The Lucera SmartOS has its own orchestration engine to manage workloads on its cloud, and it uses Solaris zones to isolate workloads from each other on the cloud. Because HFT applications are so latency sensitive, slices of the machines are pinned to specific processors and the memory that hangs off those processors is pegged to those processors. Network interrupts for a network card are tied specifically to a socket as well.

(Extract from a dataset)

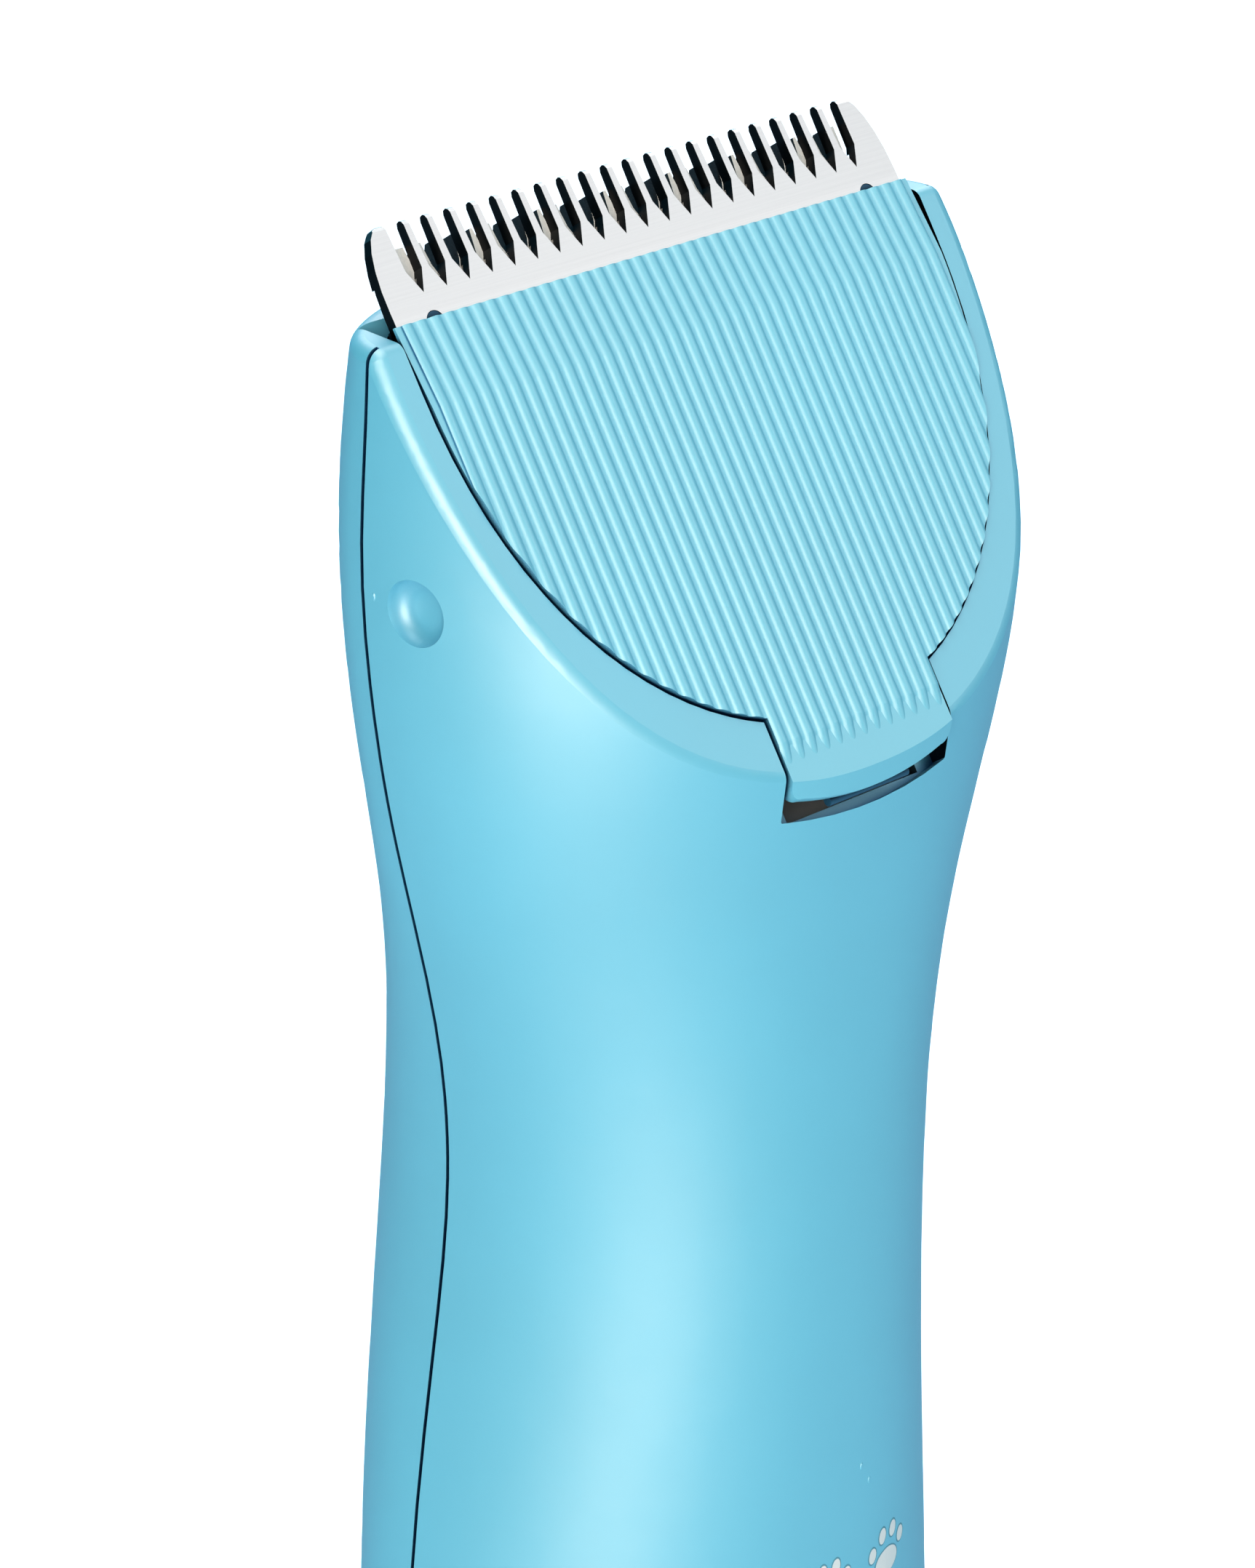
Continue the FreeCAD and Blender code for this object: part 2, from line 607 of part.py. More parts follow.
def inner_frame():
    """One moulding: motor cradle above, battery cradle and board wall below."""
    wall = box((-10, 10), (FRAME_FRONT, FRAME_BACK), (22, 96))
    rings = []
    for low, high in ((95.0, 100.0), (110.0, 114.0), (118.6, DECK_LOW - 0.02)):
        rings.append(box((-13.2, 13.2), (DRIVE_Y - 9.4, DRIVE_Y + 9.4), (low, high)))
    posts = []
    for x in (-11.9, 11.9):
        posts.append(box((x - 1.3, x + 1.3), (DRIVE_Y - 3, DRIVE_Y + 3), (95, DECK_LOW - 0.02)))
    arms = []
    for low, high in ((44.0, 49.0), (80.0, 85.0)):
        arms.append(box((-8.6, 8.6), (FRAME_FRONT, BATTERY_Y + 2.5), (low, high)))
    frame = fuse([wall] + rings + posts + arms).common(room())
    frame = frame.cut(flatted(MOTOR_R + 0.06, MOTOR_FLAT + 0.06, MOTOR_LOW - 0.05, MOTOR_TOP + 0.05))
    frame = frame.cut(upright(5.4, 0, DRIVE_Y, 90, 130))
    frame = frame.cut(upright(7.3, 0, DRIVE_Y, 90, MOTOR_LOW))
    frame = frame.cut(upright(BATTERY_R + 0.08, 0, BATTERY_Y, 30, 94.5))
    for z in BOARD_SCREW_Z:
        for x in (-BOARD_SCREW_X, BOARD_SCREW_X):
            frame = frame.cut(rod(0.7, Vector(x, -20, z), Vector(x, 4, z)))
    for x in (-DECK_SCREW_X, DECK_SCREW_X):
        frame = frame.cut(upright(0.6, x, DECK_SCREW_Y, 112, 130))
    return frame


# ---- electrics ----------------------------------------------------------------------------
def battery_cell():
    low = Vector(0, BATTERY_Y, BATTERY_LOW)
    cell = rod(BATTERY_R, low, Vector(0, BATTERY_Y, BATTERY_HIGH - 1))
    neck = upright(BATTERY_R - 0.6, 0, BATTERY_Y, BATTERY_HIGH - 1, BATTERY_HIGH - 0.4)
    return cell.fuse(neck).removeSplitter()


def battery_button():
    return upright(2.6, 0, BATTERY_Y, BATTERY_HIGH - 0.4, BATTERY_HIGH + 0.5)


def battery_tabs():
    """Nickel strips from both ends of the cell, over the frame, to the board's back."""
    solids = []
    for low, high in ((BATTERY_HIGH + 0.5, BATTERY_HIGH + 0.7), (BATTERY_LOW - 0.2, BATTERY_LOW)):
        solids.append(box((-2.2, 2.2), (FRAME_BACK + 0.1, BATTERY_Y + 2.5), (low, high)))
    return Part.makeCompound(solids)


def board_blank(grow):
    return box(
        (-BOARD_HALF - grow, BOARD_HALF + grow),
        (BOARD_FRONT - grow, BOARD_FRONT + BOARD_THICK + grow),
        (BOARD_LOW - grow, BOARD_HIGH + grow),
    )


def circuit_board():
    board = board_blank(0)
    for z in BOARD_SCREW_Z:
        for x in (-BOARD_SCREW_X, BOARD_SCREW_X):
            board = board.cut(rod(1.1, Vector(x, -20, z), Vector(x, 4, z)))
    return board.common(room())


def board_screws():
    solids = []
    for z in BOARD_SCREW_Z:
        for x in (-BOARD_SCREW_X, BOARD_SCREW_X):
            head = rod(1.6, Vector(x, BOARD_FRONT - 0.9, z), Vector(x, BOARD_FRONT, z))
            shank = rod(0.68, Vector(x, BOARD_FRONT, z), Vector(x, FRAME_BACK - 0.1, z))
            slot = box((x - 1, x + 1), (-20, BOARD_FRONT - 0.5), (z - 0.2, z + 0.2))
            solids.append(fuse([head, shank]).cut(slot))
    return Part.makeCompound(solids)


def deck_screws():
    solids = []
    for x in (-DECK_SCREW_X, DECK_SCREW_X):
        head = upright(1.5, x, DECK_SCREW_Y, DECK_HIGH, DECK_HIGH + 0.9)
        shank = upright(0.58, x, DECK_SCREW_Y, DECK_HIGH - 6, DECK_HIGH)
        across = (DECK_SCREW_Y - 0.2, DECK_SCREW_Y + 0.2)
        slot = box((x - 1, x + 1), across, (DECK_HIGH + 0.4, 130))
        solids.append(fuse([head, shank]).cut(slot))
    return Part.makeCompound(solids)


def base_screws():
    solids = []
    for x in (-BASE_SCREW_X, BASE_SCREW_X):
        head = upright(1.95, x, BASE_SCREW_Y, 0.12, 0.88)
        shank = upright(1.0, x, BASE_SCREW_Y, 0.88, 6.5)
        slot = box((x - 1.3, x + 1.3), (BASE_SCREW_Y - 0.22, BASE_SCREW_Y + 0.22), (-1, 0.5))
        cross = box((x - 0.22, x + 0.22), (BASE_SCREW_Y - 1.3, BASE_SCREW_Y + 1.3), (-1, 0.5))
        solids.append(fuse([head, shank]).cut(slot).cut(cross))
    return Part.makeCompound(solids)


def base_bosses():
    """Screw posts that stand on the base cap's inner face, held by the shells' floor."""
    solids = []
    for x in (-BASE_SCREW_X, BASE_SCREW_X):
        post = upright(2.2, x, BASE_SCREW_Y, 2.5, 9.0)
        solids.append(post.cut(upright(1.0, x, BASE_SCREW_Y, 2, 6.5)))
    across = (BASE_SCREW_Y - 1, BASE_SCREW_Y + 1)
    bridge = box((-BASE_SCREW_X, BASE_SCREW_X), across, (9.0, 11.0))
    return fuse(solids + [bridge])


def charge_chip():
    return box((-2.5, 2.5), (BOARD_FRONT - 1.0, BOARD_FRONT), (20, 25))


def coil_block():
    return box((2.0, 7.0), (BOARD_FRONT - 2.2, BOARD_FRONT), (66, 71))


def capacitors():
    solids = []
    for x in (-6.5, -3.5, -0.5):
        solids.append(box((x, x + 1.6), (BOARD_FRONT - 0.8, BOARD_FRONT), (67, 67.8)))
    return Part.makeCompound(solids)


def switch_body():
    high = (BUTTON_Z - SWITCH_HALF, BUTTON_Z + SWITCH_HALF)
    body = box((-SWITCH_HALF, SWITCH_HALF), (SWITCH_TOP, BOARD_FRONT), high)
    well = Vector(0, SWITCH_TOP - 1, BUTTON_Z)
    return body.cut(rod(1.7, well, Vector(0, SWITCH_TOP + 1, BUTTON_Z)))


def switch_plunger():
    return rod(1.6, Vector(0, SWITCH_TOP + 0.35, BUTTON_Z), Vector(0, PLUNGER_TOP, BUTTON_Z))


def button_cap():
    """Round cap that follows the housing's curve, with a flange behind the wall."""
    centre = Vector(0, PLUNGER_TOP, BUTTON_Z)
    face = rod(BUTTON_R - 0.12, centre, Vector(0, -20, BUTTON_Z)).common(body_solid(-BUTTON_PROUD))
    flange = rod(BUTTON_R + 1.0, centre, Vector(0, PLUNGER_TOP - 0.7, BUTTON_Z))
    hollow = rod(BUTTON_R - 1.3, Vector(0, -11.6, BUTTON_Z), Vector(0, -12.9, BUTTON_Z))
    return fuse([face, flange]).cut(hollow)


def indicator_ring():
    """Clear ring round the button that glows while charging."""
    outer = BUTTON_R + BUTTON_RING - 0.02
    ring = tube(outer, BUTTON_R + 0.02, Vector(0, -11.9, BUTTON_Z), Vector(0, -20, BUTTON_Z))
    return ring.common(body_solid(-0.1))


def indicator_lights():
    solids = []
    high = (BUTTON_Z - 0.5, BUTTON_Z + 0.5)
    for x in (-LAMP_X, LAMP_X):
        solids.append(box((x - 0.8, x + 0.8), (BOARD_FRONT - 0.7, BOARD_FRONT), high))
    return Part.makeCompound(solids)


def port_form(grow, low, high):
    """Flat oval of the charging port."""
    half = PORT_HALF_X + grow
    deep = PORT_HALF_Y + grow
    middle = box((deep - half, half - deep), (PORT_Y - deep, PORT_Y + deep), (low, high))
    ends = [upright(deep, x, PORT_Y, low, high) for x in (deep - half, half - deep)]
    return fuse([middle] + ends)


def port_shell():
    shell = port_form(0, 0.4, 7.7)
    return shell.cut(port_form(-0.3, 0, 7.2)).cut(board_blank(0))


def port_tongue():
    return box((-3.3, 3.3), (PORT_Y - 0.35, PORT_Y + 0.35), (1.2, 7.2))


def main():
    os.makedirs("parts", exist_ok=True)
    front, back = shells()
    parts = {
        "front_shell": front,
        "back_shell": back,
        "base_cap": base_cap(),
        "base_screws": base_screws(),
        "base_bosses": base_bosses(),
        "head_cover": head_cover(),
        "head_carrier": head_carrier(),
        "comb_blade": comb_blade(),
        "blade_screws": blade_screws(),
        "cutter_blade": cutter_blade(),
        "cutter_yoke": cutter_yoke(),
        "cutter_spring": cutter_spring(),
        "drive_deck": drive_deck(),
        "deck_screws": deck_screws(),
        "shaft_seal": shaft_seal(),
        "drive_hub": drive_hub(),
        "drive_pin": drive_pin(),
        "motor_shaft": motor_shaft(),
        "armature": armature(),
        "motor_can": motor_can(),
        "motor_magnets": motor_magnets(),
        "motor_end_cap": motor_end_cap(),
        "motor_terminals": motor_terminals(),
        "upper_bearing": bearing(MOTOR_TOP - 2.0, MOTOR_TOP + 1.2),
        "lower_bearing": bearing(MOTOR_LOW, MOTOR_LOW + 2.15),
        "inner_frame": inner_frame(),
        "battery_cell": battery_cell(),
        "battery_button": battery_button(),
        "battery_tabs": battery_tabs(),
        "circuit_board": circuit_board(),
        "board_screws": board_screws(),
        "charge_chip": charge_chip(),
        "coil_block": coil_block(),
        "capacitors": capacitors(),
        "switch_body": switch_body(),
        "switch_plunger": switch_plunger(),
        "button_cap": button_cap(),
        "indicator_ring": indicator_ring(),
        "indicator_lights": indicator_lights(),
        "port_shell": port_shell(),
        "port_tongue": port_tongue(),
    }
    for name, shape in parts.items():
        size = shape.BoundBox
        print(
            f"{name:17s} solids {len(shape.Solids)} valid {shape.isValid()} volume {shape.Volume:9.1f}"
            f" y {size.YMin:7.2f} {size.YMax:7.2f} z {size.ZMin:7.2f} {size.ZMax:7.2f}"
        )
        shape.exportStep(f"parts/{name}.step")


main()
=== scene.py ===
import json
import math

import bmesh
import bpy
from mathutils import Matrix, Vector
from mathutils.bvhtree import BVHTree


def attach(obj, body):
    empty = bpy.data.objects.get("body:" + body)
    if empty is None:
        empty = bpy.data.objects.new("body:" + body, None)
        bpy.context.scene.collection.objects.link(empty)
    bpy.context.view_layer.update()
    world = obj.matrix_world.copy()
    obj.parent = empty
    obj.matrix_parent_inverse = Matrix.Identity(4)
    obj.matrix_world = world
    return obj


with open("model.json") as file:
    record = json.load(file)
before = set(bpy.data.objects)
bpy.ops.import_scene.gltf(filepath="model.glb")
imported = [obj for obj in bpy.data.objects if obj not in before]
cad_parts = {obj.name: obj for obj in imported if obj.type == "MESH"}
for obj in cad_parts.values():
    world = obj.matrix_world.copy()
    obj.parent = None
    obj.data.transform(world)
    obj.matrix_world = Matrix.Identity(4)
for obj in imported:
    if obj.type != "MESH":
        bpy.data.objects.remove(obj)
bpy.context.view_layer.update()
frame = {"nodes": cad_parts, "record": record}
nodes = frame["nodes"]

MM = 0.001
CREVICE_REACH = 1.2 * MM   # how near a facing wall must be to shade a crevice
CREVICE_OPEN = 0.88       # share of open surroundings where crevice shade begins
CREVICE_SHUT = 0.32       # and where it is complete

GRIP_MIDDLE = (0.0, 0.0, 0.09)
GRIP_TOP = (0.0, 0.0, 0.14)
HEAD_MIDDLE = (0.0, 0.0, 0.15)
WARM = (1.0, 0.93, 0.82)
DEEP_WARM = (1.0, 0.87, 0.69)
SOFT_WARM = (1.0, 0.96, 0.93)
STRONG_BLUE = (0.15, 0.70, 1.0)
ROOM_BLUE = (0.10, 0.65, 1.0, 1)
ROOM_STRENGTH = 0.20
FLOOR_BLUE = (0.30, 0.52, 0.68)
FLOOR_HALF = 4.0
FLOOR_DROP = 0.1 * MM     # the floor lies this far under the base

CASE_ROUGHNESS = 0.50
CASE_GLOSS = {"Specular_IOR_Level": 1.0, "IOR": 2.1}
SEAM_SHADE = (0.0, 0.07, 0.24, 1)
CARRIER_SEAM_SHADE = (0.0, 0.002, 0.006, 1)
HOLLOW_SHADE = (0.001, 0.004, 0.008, 1)
CUT_WALL_SHADE = (0.012, 0.012, 0.013, 1)


# ---- studio -------------------------------------------------------------------------------
def set_camera():
    """Looks down on the clipper's left front corner, close on the head and grip."""
    right = Vector((0.72357, -0.68991, 0.02159))
    up = Vector((0.27784, 0.31974, 0.90585))
    back = Vector((-0.63186, -0.64945, 0.42304))
    data = bpy.data.cameras.new("studio_camera")
    data.sensor_fit = "VERTICAL"
    data.sensor_height = 36.0
    data.sensor_width = 36.0
    data.lens = 116.9
    data.clip_start = 0.01
    data.clip_end = 20.0
    camera = bpy.data.objects.new("studio_camera", data)
    bpy.context.scene.collection.objects.link(camera)
    turn = Matrix((right, up, back)).transposed().to_4x4()
    camera.matrix_world = Matrix.Translation((-0.1808, -0.1820, 0.2408)) @ turn
    bpy.context.scene.camera = camera


def soft_box(name, place, aim, size, power, colour=(1, 1, 1)):
    data = bpy.data.lights.new(name, "AREA")
    data.shape = "RECTANGLE"
    data.size, data.size_y = size
    data.energy = power
    data.color = colour
    lamp = bpy.data.objects.new(name, data)
    bpy.context.scene.collection.objects.link(lamp)
    lamp.location = place
    lamp.rotation_mode = "QUATERNION"
    lamp.rotation_quaternion = (Vector(aim) - Vector(place)).to_track_quat("-Z", "Y")
    return lamp


def light_studio():
    """Six soft boxes: warm ones in front and above, a white one and a strongly blue one behind."""
    soft_box("key_box", (-0.46, -0.49, 0.42), GRIP_MIDDLE, (0.50, 0.65), 1.60, WARM)
    soft_box("front_box", (-0.43, -0.34, 0.12), GRIP_MIDDLE, (0.42, 0.55), 3.9, DEEP_WARM)
    soft_box("top_box", (-0.05, 0.05, 0.95), GRIP_MIDDLE, (0.6, 0.6), 4.4, WARM)
    soft_box("blade_box", (0.46, -0.43, 0.49), GRIP_TOP, (0.45, 0.60), 1.0, SOFT_WARM)
    soft_box("back_box", (0.42, 0.43, 0.56), HEAD_MIDDLE, (0.60, 0.25), 2.4)
    soft_box("rear_fill", (0.30, 0.80, 0.30), GRIP_MIDDLE, (0.8, 0.8), 1.2, STRONG_BLUE)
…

The underlying file system for the cloud is ZFS, also created by Sun and also open sourced before Oracle acquired Sun more than three years ago.

lucera-custom-router

Networking is probably the most challenging part of running a high frequency trading cloud, and Lucera has worked with Scalable Informatics to create a custom router to link market data feeds to its clouds and has a homegrown software-defined networking stack to make use of it, too.

"There isn't just one source of information and that makes it hard," says Loveless. "Take foreign exchange, for example, where you have to be connected to hundreds of networks in order to make a decision. And so if you are talking about building a utility computing environment, you are going to have to be able to support at the edge of the utility environment hundreds and hundreds of private networks. This is not like Amazon Web Services where you have the Internet and maybe one or two private networks. Here, you have literally hundreds of pieces of fiber terminating at the edge and you need to manage that. So we wrote our own software-defined network that does that, and it runs on custom routers that are based on X86 processors."

Not many enterprise customers build hot-rod servers and custom routers and tweak up their own variants of an open source operating system, of course. But in businesses where speed and low latency matter, this practice could become more common in the future.